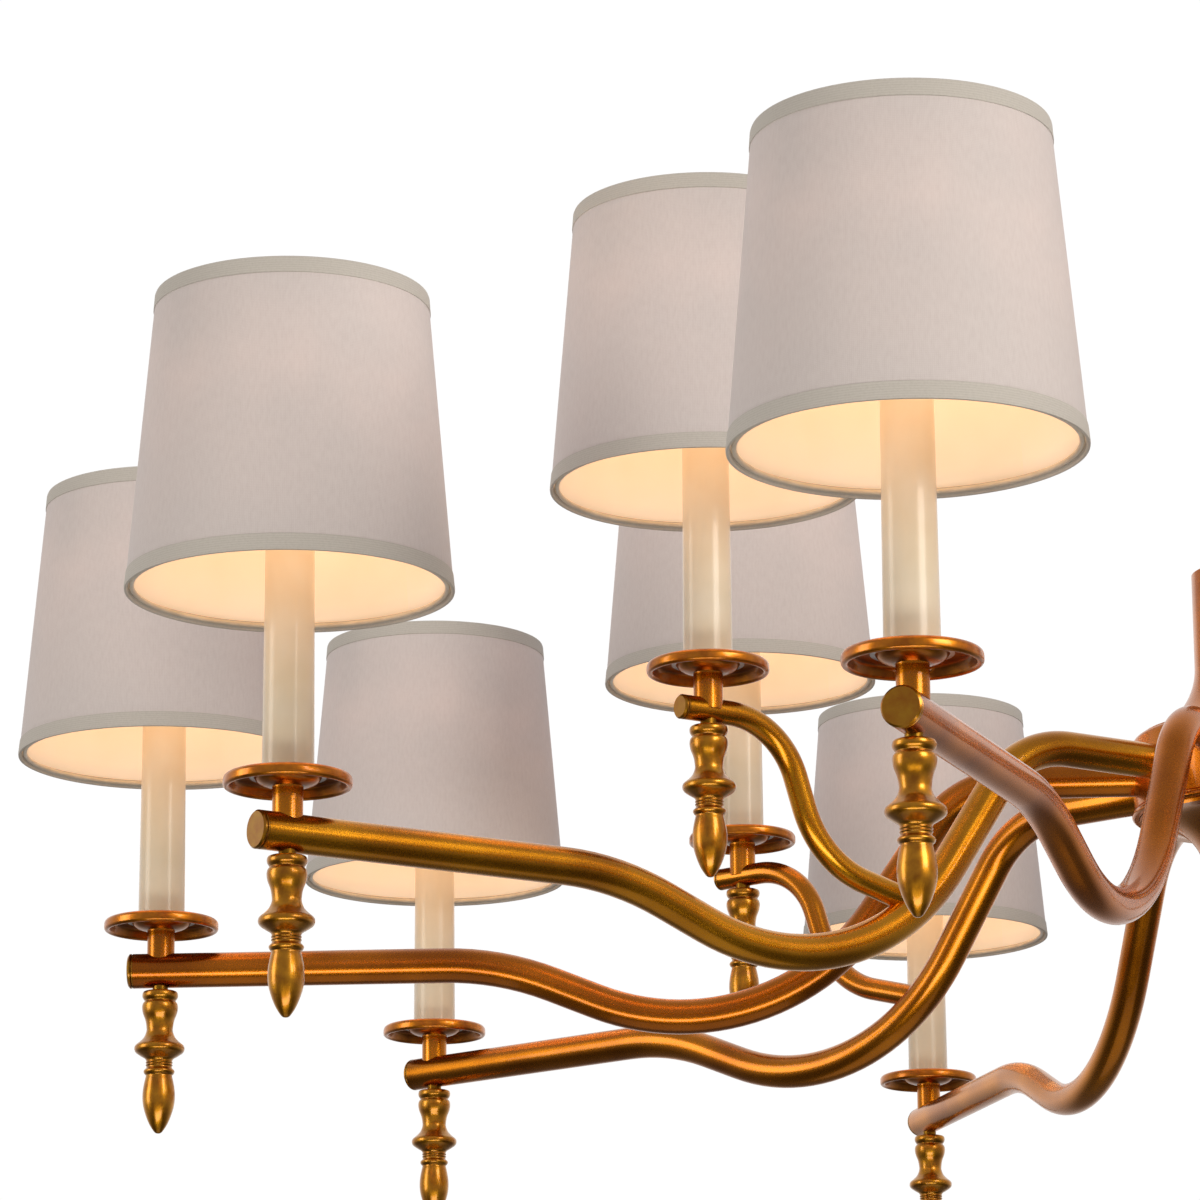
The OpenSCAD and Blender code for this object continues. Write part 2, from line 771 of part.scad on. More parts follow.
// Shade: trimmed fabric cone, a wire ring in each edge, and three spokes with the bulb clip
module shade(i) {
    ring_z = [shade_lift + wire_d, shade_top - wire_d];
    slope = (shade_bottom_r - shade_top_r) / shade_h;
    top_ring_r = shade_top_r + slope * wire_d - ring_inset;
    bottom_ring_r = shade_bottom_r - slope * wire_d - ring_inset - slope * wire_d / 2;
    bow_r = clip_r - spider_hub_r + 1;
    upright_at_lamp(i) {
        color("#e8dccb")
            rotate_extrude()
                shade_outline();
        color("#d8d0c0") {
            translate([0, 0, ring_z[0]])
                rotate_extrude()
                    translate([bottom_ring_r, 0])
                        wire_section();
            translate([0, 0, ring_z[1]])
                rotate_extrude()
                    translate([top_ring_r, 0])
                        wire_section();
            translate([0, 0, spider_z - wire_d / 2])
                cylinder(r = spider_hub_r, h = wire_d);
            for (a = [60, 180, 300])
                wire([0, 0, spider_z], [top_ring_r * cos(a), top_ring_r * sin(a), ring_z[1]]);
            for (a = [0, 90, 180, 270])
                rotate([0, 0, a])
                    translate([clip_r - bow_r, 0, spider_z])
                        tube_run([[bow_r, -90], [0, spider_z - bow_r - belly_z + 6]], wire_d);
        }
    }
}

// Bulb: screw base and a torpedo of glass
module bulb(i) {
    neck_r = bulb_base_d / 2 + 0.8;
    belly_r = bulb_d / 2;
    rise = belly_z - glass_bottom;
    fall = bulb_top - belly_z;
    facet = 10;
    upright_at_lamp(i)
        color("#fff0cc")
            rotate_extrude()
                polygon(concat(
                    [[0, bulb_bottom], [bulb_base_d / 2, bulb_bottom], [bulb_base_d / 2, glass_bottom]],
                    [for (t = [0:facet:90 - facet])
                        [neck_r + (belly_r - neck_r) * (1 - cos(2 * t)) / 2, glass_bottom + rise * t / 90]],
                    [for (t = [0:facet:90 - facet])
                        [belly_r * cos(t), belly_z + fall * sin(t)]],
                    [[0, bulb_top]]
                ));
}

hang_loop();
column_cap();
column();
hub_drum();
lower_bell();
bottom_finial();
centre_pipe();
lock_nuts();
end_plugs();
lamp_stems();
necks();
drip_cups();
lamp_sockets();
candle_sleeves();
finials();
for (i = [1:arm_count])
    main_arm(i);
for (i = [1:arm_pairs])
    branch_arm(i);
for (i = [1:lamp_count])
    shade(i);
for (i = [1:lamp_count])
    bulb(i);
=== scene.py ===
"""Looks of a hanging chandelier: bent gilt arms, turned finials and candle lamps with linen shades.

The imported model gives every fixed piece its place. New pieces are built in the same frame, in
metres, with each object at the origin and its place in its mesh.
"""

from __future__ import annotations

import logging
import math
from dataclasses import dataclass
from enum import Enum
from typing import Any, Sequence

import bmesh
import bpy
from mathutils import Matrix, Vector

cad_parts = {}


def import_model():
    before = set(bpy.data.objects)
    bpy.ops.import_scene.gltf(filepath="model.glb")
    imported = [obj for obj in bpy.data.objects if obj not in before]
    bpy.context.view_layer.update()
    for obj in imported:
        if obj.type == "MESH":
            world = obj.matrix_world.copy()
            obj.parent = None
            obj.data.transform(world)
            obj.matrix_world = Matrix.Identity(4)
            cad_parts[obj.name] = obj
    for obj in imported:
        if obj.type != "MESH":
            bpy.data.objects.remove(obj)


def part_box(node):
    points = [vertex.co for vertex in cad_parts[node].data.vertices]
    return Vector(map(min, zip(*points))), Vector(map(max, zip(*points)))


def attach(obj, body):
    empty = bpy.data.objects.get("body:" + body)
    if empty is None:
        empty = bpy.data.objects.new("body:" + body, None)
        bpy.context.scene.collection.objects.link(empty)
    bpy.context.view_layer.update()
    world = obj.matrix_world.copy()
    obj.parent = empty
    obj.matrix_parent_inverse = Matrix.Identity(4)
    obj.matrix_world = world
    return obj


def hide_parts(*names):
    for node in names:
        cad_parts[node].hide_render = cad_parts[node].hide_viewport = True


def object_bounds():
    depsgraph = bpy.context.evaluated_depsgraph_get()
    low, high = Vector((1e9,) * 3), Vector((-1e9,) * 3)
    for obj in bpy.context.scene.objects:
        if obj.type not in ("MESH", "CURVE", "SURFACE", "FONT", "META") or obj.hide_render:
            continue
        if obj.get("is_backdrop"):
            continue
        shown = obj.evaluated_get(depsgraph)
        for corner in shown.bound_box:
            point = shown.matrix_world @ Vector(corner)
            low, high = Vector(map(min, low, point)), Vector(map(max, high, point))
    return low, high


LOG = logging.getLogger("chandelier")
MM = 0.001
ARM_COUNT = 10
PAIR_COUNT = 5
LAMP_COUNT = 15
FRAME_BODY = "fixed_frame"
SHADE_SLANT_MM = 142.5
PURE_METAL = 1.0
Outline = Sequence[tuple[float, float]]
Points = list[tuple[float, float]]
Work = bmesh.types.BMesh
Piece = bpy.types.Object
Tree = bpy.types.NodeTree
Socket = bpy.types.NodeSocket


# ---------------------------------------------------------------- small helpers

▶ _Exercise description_
Copy all of the data. Keep every word exactly as it is.

▶ _Solution to this task_
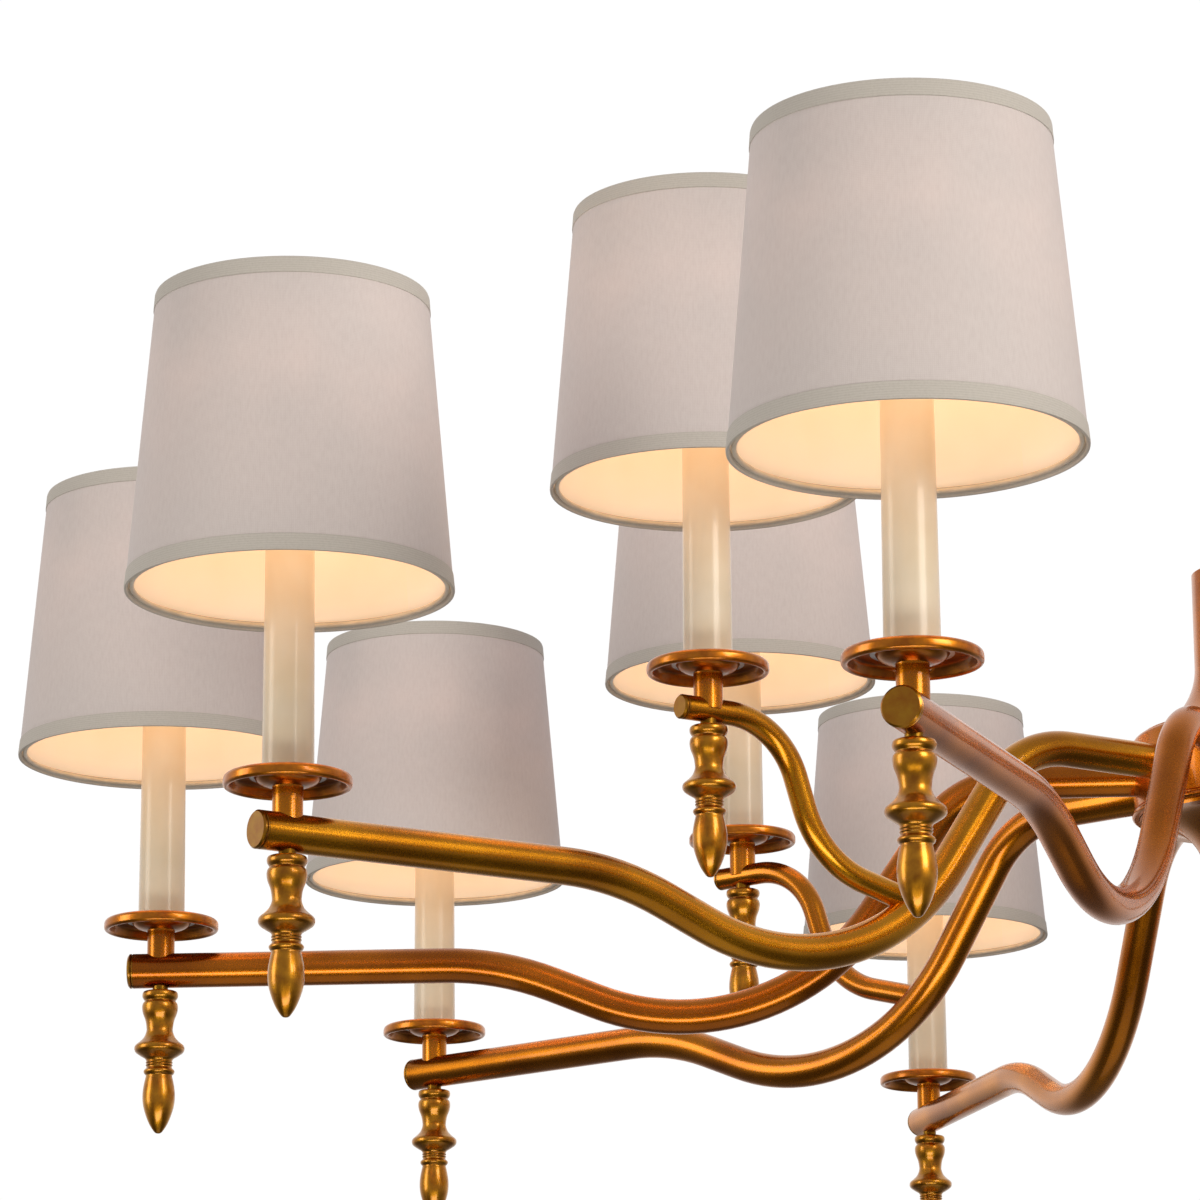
The OpenSCAD and Blender code for this object continues. Write part 2, from line 771 of part.scad on. More parts follow.
// Shade: trimmed fabric cone, a wire ring in each edge, and three spokes with the bulb clip
module shade(i) {
    ring_z = [shade_lift + wire_d, shade_top - wire_d];
    slope = (shade_bottom_r - shade_top_r) / shade_h;
    top_ring_r = shade_top_r + slope * wire_d - ring_inset;
    bottom_ring_r = shade_bottom_r - slope * wire_d - ring_inset - slope * wire_d / 2;
    bow_r = clip_r - spider_hub_r + 1;
    upright_at_lamp(i) {
        color("#e8dccb")
            rotate_extrude()
                shade_outline();
        color("#d8d0c0") {
            translate([0, 0, ring_z[0]])
                rotate_extrude()
                    translate([bottom_ring_r, 0])
                        wire_section();
            translate([0, 0, ring_z[1]])
                rotate_extrude()
                    translate([top_ring_r, 0])
                        wire_section();
            translate([0, 0, spider_z - wire_d / 2])
                cylinder(r = spider_hub_r, h = wire_d);
            for (a = [60, 180, 300])
                wire([0, 0, spider_z], [top_ring_r * cos(a), top_ring_r * sin(a), ring_z[1]]);
            for (a = [0, 90, 180, 270])
                rotate([0, 0, a])
                    translate([clip_r - bow_r, 0, spider_z])
                        tube_run([[bow_r, -90], [0, spider_z - bow_r - belly_z + 6]], wire_d);
        }
    }
}

// Bulb: screw base and a torpedo of glass
module bulb(i) {
    neck_r = bulb_base_d / 2 + 0.8;
    belly_r = bulb_d / 2;
    rise = belly_z - glass_bottom;
    fall = bulb_top - belly_z;
    facet = 10;
    upright_at_lamp(i)
        color("#fff0cc")
            rotate_extrude()
                polygon(concat(
                    [[0, bulb_bottom], [bulb_base_d / 2, bulb_bottom], [bulb_base_d / 2, glass_bottom]],
                    [for (t = [0:facet:90 - facet])
                        [neck_r + (belly_r - neck_r) * (1 - cos(2 * t)) / 2, glass_bottom + rise * t / 90]],
                    [for (t = [0:facet:90 - facet])
                        [belly_r * cos(t), belly_z + fall * sin(t)]],
                    [[0, bulb_top]]
                ));
}

hang_loop();
column_cap();
column();
hub_drum();
lower_bell();
bottom_finial();
centre_pipe();
lock_nuts();
end_plugs();
lamp_stems();
necks();
drip_cups();
lamp_sockets();
candle_sleeves();
finials();
for (i = [1:arm_count])
    main_arm(i);
for (i = [1:arm_pairs])
    branch_arm(i);
for (i = [1:lamp_count])
    shade(i);
for (i = [1:lamp_count])
    bulb(i);
=== scene.py ===
"""Looks of a hanging chandelier: bent gilt arms, turned finials and candle lamps with linen shades.

The imported model gives every fixed piece its place. New pieces are built in the same frame, in
metres, with each object at the origin and its place in its mesh.
"""

from __future__ import annotations

import logging
import math
from dataclasses import dataclass
from enum import Enum
from typing import Any, Sequence

import bmesh
import bpy
from mathutils import Matrix, Vector

cad_parts = {}


def import_model():
    before = set(bpy.data.objects)
    bpy.ops.import_scene.gltf(filepath="model.glb")
    imported = [obj for obj in bpy.data.objects if obj not in before]
    bpy.context.view_layer.update()
    for obj in imported:
        if obj.type == "MESH":
            world = obj.matrix_world.copy()
            obj.parent = None
            obj.data.transform(world)
            obj.matrix_world = Matrix.Identity(4)
            cad_parts[obj.name] = obj
    for obj in imported:
        if obj.type != "MESH":
            bpy.data.objects.remove(obj)


def part_box(node):
    points = [vertex.co for vertex in cad_parts[node].data.vertices]
    return Vector(map(min, zip(*points))), Vector(map(max, zip(*points)))


def attach(obj, body):
    empty = bpy.data.objects.get("body:" + body)
    if empty is None:
        empty = bpy.data.objects.new("body:" + body, None)
        bpy.context.scene.collection.objects.link(empty)
    bpy.context.view_layer.update()
    world = obj.matrix_world.copy()
    obj.parent = empty
    obj.matrix_parent_inverse = Matrix.Identity(4)
    obj.matrix_world = world
    return obj


def hide_parts(*names):
    for node in names:
        cad_parts[node].hide_render = cad_parts[node].hide_viewport = True


def object_bounds():
    depsgraph = bpy.context.evaluated_depsgraph_get()
    low, high = Vector((1e9,) * 3), Vector((-1e9,) * 3)
    for obj in bpy.context.scene.objects:
        if obj.type not in ("MESH", "CURVE", "SURFACE", "FONT", "META") or obj.hide_render:
            continue
        if obj.get("is_backdrop"):
            continue
        shown = obj.evaluated_get(depsgraph)
        for corner in shown.bound_box:
            point = shown.matrix_world @ Vector(corner)
            low, high = Vector(map(min, low, point)), Vector(map(max, high, point))
    return low, high


LOG = logging.getLogger("chandelier")
MM = 0.001
ARM_COUNT = 10
PAIR_COUNT = 5
LAMP_COUNT = 15
FRAME_BODY = "fixed_frame"
SHADE_SLANT_MM = 142.5
PURE_METAL = 1.0
Outline = Sequence[tuple[float, float]]
Points = list[tuple[float, float]]
Work = bmesh.types.BMesh
Piece = bpy.types.Object
Tree = bpy.types.NodeTree
Socket = bpy.types.NodeSocket


# ---------------------------------------------------------------- small helpers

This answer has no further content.